Про дружбу с Никитой Михалковым

"Наша многолетняя дружба – это, можно сказать, стечение обстоятельств, потому что мой одноклассник, царство ему небесное, Алексей Шашков, с которым мы за одной партой сидели, жил на Николиной горе – у его родителей там была дача. И там же жил Никита, тоже с родителями. Так вот познакомились, и выяснилось, что у нас довольно много общего. Дело в том, что меня уже в сознательном возрасте всё время интересовало, что такое понятие "кризис среднего возраста". Я до сих пор не знаю, что это такое, но потом я догадался, что это, видимо, те люди, которые уже в этом среднем возрасте, то есть лет в 40, поняли, что они совершенно не тем занимаются, не туда попали. Вот ты закончил школу, засунули тебя в какой-то институт, или сам "засунулся". После этого пошёл на работу, потом – пенсия, шесть соток, "запорожец" и даже знаешь, на каком кладбище тебя похоронят. А мы с ним совершенно точно знали: я, что хочу поступать именно в Строгановку, а он хотел быть артистом.

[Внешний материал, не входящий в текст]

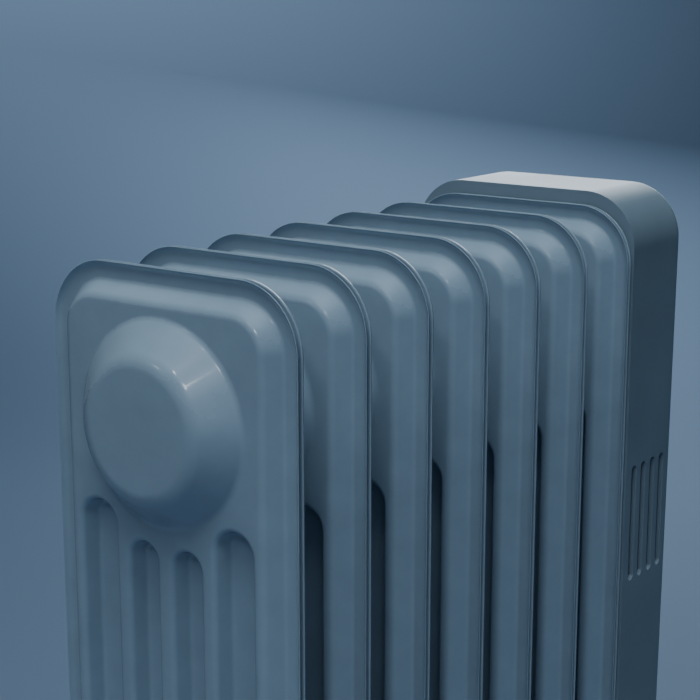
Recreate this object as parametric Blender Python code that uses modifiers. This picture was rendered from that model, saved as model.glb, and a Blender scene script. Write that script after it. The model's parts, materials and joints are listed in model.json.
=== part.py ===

И тоже для этого много чего делал, ещё школьником будучи. Играл в студии при Театре Станиславского, я тоже в каких-то художественных студиях занимался. То есть мы как-то целенаправленно каждый к своей цели шли, ну и прикоснулись в общих интересах к определённому искусству. На практике я был у него художником на курсовой работе, потом на дипломной, так вот и пошло. То, чему меня научили в Строгановке, очень пригодилось в кино. Сценарное мастерство тоже как-то само собой пошло по случайности – когда Никита на год ушёл на флот, его брат Андрон, который писал какие-то сценарии заказные, в том числе для Средней Азии, меня позвал спарринг-партнёром в написании сценариев. А у Кончаловского уже опыт был большой сценарный. Тогда я попутно понял, что вообще научить ничему нельзя, можно только научиться, причём подмастерьем, при хорошем мастере. Можно закончить какой-нибудь дворницкий университет, снегоуборочный факультет – неважно. Но до тех пор, пока вы не помашете метлой несколько месяцев, да ещё под руководством какого-нибудь хорошего дворника, вы профессионалом не станете, и в этой профессии тоже. Поэтому все мои киношные профессии начинались с того, что я был подмастерьем при хороших мастерах. Большое им за это спасибо".